- [SUPPLIED DATA]
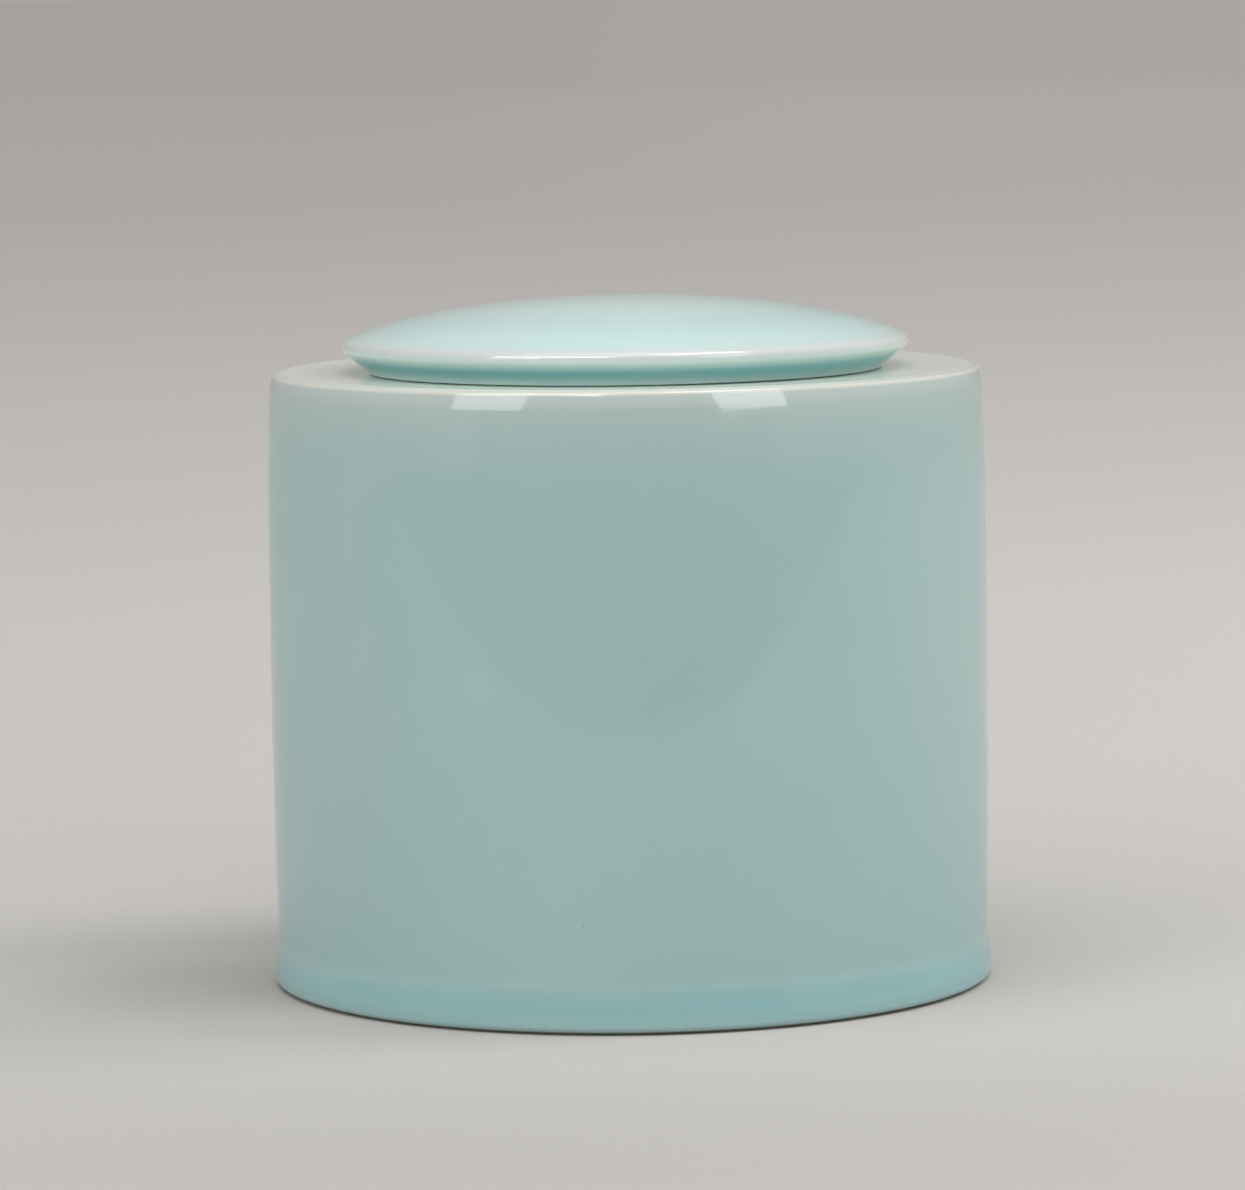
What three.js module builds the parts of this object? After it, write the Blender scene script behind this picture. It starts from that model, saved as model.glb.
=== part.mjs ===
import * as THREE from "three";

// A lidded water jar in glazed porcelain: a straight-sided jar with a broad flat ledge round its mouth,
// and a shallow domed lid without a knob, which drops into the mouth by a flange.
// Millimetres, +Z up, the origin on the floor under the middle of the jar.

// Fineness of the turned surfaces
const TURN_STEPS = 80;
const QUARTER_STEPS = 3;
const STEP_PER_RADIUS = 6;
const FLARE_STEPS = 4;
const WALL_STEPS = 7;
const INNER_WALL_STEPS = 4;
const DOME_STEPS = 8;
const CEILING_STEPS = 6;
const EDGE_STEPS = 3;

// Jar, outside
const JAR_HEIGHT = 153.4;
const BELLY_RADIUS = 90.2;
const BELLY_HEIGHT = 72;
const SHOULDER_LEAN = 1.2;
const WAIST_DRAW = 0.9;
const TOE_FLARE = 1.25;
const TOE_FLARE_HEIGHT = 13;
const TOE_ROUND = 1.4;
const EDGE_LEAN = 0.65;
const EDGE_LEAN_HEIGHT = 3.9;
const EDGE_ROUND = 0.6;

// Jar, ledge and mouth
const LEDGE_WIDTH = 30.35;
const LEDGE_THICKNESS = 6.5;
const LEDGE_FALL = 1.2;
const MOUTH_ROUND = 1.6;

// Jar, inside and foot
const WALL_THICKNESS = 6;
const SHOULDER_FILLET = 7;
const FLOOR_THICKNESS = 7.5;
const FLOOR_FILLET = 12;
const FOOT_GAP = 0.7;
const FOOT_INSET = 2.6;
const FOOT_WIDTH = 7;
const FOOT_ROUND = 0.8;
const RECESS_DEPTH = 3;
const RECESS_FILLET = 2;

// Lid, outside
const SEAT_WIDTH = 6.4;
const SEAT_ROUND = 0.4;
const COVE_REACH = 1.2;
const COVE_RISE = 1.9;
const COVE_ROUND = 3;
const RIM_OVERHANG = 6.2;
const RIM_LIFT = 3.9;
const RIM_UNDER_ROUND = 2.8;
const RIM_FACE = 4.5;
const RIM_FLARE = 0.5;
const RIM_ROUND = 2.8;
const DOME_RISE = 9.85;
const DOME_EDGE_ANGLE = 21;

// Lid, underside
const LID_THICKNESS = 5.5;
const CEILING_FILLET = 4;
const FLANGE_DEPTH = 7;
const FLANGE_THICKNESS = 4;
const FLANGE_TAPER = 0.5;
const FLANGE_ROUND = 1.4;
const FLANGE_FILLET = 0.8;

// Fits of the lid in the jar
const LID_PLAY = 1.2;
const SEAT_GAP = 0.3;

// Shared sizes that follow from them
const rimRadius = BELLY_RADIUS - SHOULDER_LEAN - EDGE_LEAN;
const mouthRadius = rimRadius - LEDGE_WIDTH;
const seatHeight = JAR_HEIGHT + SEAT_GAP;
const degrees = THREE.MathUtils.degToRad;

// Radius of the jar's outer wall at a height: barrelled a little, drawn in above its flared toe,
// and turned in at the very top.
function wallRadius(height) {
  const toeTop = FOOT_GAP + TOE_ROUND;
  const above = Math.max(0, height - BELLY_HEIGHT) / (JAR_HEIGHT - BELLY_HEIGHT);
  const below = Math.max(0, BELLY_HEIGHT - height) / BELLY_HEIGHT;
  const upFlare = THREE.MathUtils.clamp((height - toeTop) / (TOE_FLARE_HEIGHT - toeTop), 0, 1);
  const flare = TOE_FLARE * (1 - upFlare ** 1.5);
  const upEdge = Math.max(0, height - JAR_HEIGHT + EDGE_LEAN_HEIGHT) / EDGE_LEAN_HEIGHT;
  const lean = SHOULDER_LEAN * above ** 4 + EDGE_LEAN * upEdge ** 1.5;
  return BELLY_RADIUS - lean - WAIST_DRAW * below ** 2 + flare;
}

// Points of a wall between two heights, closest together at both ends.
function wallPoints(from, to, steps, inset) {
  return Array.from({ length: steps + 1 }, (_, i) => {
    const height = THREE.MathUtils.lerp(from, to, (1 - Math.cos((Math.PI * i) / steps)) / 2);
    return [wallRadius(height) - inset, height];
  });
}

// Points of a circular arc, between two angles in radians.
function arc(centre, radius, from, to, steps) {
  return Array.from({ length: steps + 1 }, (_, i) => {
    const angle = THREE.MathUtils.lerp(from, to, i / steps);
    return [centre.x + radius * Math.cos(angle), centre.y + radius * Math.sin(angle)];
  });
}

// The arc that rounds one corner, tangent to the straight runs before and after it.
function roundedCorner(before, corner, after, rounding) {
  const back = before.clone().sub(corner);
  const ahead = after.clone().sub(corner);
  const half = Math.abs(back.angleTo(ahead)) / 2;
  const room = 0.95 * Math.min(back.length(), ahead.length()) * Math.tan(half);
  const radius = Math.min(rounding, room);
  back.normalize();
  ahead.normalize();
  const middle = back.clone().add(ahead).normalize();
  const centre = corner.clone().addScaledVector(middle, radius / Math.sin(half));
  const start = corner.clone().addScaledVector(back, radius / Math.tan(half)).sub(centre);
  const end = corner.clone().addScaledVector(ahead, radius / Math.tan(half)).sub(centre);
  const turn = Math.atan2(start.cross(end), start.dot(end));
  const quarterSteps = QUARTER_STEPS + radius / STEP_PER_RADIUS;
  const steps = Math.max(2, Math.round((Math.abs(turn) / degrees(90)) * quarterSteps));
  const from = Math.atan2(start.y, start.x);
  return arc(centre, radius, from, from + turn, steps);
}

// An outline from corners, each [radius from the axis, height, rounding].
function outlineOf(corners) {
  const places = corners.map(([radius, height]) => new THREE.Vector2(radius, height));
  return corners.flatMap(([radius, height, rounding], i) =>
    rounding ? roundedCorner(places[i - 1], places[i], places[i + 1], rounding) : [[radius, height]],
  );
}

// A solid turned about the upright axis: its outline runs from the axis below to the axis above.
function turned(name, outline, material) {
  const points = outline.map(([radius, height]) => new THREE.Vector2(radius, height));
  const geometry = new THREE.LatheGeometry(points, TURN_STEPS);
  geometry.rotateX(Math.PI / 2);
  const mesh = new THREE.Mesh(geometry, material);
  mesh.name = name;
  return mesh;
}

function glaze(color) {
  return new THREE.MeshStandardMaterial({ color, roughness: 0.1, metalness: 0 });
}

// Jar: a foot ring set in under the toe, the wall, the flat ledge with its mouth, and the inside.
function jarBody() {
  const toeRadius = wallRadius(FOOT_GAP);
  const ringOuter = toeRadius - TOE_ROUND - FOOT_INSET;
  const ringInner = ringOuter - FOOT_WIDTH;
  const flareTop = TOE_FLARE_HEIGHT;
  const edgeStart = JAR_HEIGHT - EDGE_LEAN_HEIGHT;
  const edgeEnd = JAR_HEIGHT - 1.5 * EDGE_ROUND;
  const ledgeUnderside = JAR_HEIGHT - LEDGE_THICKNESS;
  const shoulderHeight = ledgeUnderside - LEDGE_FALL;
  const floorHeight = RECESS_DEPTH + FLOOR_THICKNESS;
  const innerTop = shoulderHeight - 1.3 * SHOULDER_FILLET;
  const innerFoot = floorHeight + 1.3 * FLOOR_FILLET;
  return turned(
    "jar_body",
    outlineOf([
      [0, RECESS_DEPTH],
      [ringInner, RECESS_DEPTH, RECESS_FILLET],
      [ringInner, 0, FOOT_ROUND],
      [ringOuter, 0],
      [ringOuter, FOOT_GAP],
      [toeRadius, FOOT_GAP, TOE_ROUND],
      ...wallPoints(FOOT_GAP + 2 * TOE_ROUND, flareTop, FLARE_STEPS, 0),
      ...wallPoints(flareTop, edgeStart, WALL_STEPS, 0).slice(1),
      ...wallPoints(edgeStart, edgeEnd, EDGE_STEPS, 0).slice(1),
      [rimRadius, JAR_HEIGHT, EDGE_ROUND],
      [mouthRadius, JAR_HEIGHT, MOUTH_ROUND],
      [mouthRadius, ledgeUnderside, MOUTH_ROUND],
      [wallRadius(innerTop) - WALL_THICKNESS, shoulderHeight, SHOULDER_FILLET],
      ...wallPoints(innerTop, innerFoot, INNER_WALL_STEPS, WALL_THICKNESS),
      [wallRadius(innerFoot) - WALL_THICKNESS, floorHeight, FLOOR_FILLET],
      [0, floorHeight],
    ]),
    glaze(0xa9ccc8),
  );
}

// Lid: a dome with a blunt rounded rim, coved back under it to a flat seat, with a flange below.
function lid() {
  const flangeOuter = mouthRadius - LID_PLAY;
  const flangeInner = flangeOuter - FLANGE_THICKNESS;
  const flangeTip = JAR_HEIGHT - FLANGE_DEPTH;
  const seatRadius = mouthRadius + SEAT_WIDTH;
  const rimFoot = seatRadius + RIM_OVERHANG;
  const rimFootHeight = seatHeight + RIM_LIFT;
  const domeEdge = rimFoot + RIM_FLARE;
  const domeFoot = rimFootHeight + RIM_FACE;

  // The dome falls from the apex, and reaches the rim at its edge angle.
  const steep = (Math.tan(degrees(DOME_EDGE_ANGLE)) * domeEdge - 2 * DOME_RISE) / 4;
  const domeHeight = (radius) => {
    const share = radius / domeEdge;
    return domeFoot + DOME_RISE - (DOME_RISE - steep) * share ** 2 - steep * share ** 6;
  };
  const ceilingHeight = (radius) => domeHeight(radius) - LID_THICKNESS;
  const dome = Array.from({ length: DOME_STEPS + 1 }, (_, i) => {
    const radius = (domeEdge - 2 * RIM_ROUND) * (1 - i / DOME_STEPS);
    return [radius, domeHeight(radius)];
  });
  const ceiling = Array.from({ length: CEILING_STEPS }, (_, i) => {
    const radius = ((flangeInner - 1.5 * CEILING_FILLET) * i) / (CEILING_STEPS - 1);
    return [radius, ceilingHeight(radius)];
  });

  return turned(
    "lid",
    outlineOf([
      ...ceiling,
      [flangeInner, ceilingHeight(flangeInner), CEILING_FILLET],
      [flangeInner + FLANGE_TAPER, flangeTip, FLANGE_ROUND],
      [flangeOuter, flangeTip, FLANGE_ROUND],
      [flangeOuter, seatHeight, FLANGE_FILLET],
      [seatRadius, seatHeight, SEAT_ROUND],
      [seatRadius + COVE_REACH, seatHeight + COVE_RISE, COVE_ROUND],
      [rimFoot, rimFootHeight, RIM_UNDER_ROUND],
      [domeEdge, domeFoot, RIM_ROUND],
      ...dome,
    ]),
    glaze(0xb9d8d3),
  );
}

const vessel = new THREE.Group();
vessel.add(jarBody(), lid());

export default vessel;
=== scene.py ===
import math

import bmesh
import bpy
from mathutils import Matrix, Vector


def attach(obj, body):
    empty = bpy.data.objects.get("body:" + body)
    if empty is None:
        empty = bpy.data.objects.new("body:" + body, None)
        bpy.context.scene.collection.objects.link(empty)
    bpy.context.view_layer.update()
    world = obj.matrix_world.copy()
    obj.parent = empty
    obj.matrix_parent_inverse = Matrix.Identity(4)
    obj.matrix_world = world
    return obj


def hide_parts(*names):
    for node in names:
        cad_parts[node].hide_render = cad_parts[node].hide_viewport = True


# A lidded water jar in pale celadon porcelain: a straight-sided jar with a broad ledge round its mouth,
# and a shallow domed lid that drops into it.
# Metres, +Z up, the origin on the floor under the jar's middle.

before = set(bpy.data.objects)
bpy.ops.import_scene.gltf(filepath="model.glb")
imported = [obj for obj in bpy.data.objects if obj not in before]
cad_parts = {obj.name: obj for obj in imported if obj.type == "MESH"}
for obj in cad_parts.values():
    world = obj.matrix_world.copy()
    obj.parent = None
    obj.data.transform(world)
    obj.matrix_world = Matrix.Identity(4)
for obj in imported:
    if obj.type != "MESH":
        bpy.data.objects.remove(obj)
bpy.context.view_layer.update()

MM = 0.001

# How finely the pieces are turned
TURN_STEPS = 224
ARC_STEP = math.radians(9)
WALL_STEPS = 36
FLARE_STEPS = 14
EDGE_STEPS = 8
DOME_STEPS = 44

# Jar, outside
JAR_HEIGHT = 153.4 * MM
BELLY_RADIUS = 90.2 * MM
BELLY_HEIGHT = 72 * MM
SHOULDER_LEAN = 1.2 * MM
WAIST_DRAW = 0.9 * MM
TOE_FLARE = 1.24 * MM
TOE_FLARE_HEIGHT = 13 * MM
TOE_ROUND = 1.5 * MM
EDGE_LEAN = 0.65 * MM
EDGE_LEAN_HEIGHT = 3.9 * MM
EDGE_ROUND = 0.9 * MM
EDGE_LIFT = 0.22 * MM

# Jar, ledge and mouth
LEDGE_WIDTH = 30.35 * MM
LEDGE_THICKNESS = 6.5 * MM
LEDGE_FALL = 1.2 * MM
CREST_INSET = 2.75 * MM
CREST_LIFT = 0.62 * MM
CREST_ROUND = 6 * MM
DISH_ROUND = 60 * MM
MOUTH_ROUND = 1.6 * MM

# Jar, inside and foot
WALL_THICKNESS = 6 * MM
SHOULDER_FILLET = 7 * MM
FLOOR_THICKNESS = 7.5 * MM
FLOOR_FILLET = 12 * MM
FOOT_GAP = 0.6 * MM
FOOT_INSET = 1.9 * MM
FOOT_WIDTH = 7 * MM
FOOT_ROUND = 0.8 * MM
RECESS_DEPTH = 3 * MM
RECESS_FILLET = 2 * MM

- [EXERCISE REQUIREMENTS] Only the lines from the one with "its edge angle." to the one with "# Metres, +Z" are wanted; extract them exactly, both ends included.

- [TASK RESPONSE]
  // The dome falls from the apex, and reaches the rim at its edge angle.
  const steep = (Math.tan(degrees(DOME_EDGE_ANGLE)) * domeEdge - 2 * DOME_RISE) / 4;
  const domeHeight = (radius) => {
    const share = radius / domeEdge;
    return domeFoot + DOME_RISE - (DOME_RISE - steep) * share ** 2 - steep * share ** 6;
  };
  const ceilingHeight = (radius) => domeHeight(radius) - LID_THICKNESS;
  const dome = Array.from({ length: DOME_STEPS + 1 }, (_, i) => {
    const radius = (domeEdge - 2 * RIM_ROUND) * (1 - i / DOME_STEPS);
    return [radius, domeHeight(radius)];
  });
  const ceiling = Array.from({ length: CEILING_STEPS }, (_, i) => {
    const radius = ((flangeInner - 1.5 * CEILING_FILLET) * i) / (CEILING_STEPS - 1);
    return [radius, ceilingHeight(radius)];
  });

  return turned(
    "lid",
    outlineOf([
      ...ceiling,
      [flangeInner, ceilingHeight(flangeInner), CEILING_FILLET],
      [flangeInner + FLANGE_TAPER, flangeTip, FLANGE_ROUND],
      [flangeOuter, flangeTip, FLANGE_ROUND],
      [flangeOuter, seatHeight, FLANGE_FILLET],
      [seatRadius, seatHeight, SEAT_ROUND],
      [seatRadius + COVE_REACH, seatHeight + COVE_RISE, COVE_ROUND],
      [rimFoot, rimFootHeight, RIM_UNDER_ROUND],
      [domeEdge, domeFoot, RIM_ROUND],
      ...dome,
    ]),
    glaze(0xb9d8d3),
  );
}

const vessel = new THREE.Group();
vessel.add(jarBody(), lid());

export default vessel;
=== scene.py ===
import math

import bmesh
import bpy
from mathutils import Matrix, Vector


def attach(obj, body):
    empty = bpy.data.objects.get("body:" + body)
    if empty is None:
        empty = bpy.data.objects.new("body:" + body, None)
        bpy.context.scene.collection.objects.link(empty)
    bpy.context.view_layer.update()
    world = obj.matrix_world.copy()
    obj.parent = empty
    obj.matrix_parent_inverse = Matrix.Identity(4)
    obj.matrix_world = world
    return obj


def hide_parts(*names):
    for node in names:
        cad_parts[node].hide_render = cad_parts[node].hide_viewport = True


# A lidded water jar in pale celadon porcelain: a straight-sided jar with a broad ledge round its mouth,
# and a shallow domed lid that drops into it.
# Metres, +Z up, the origin on the floor under the jar's middle.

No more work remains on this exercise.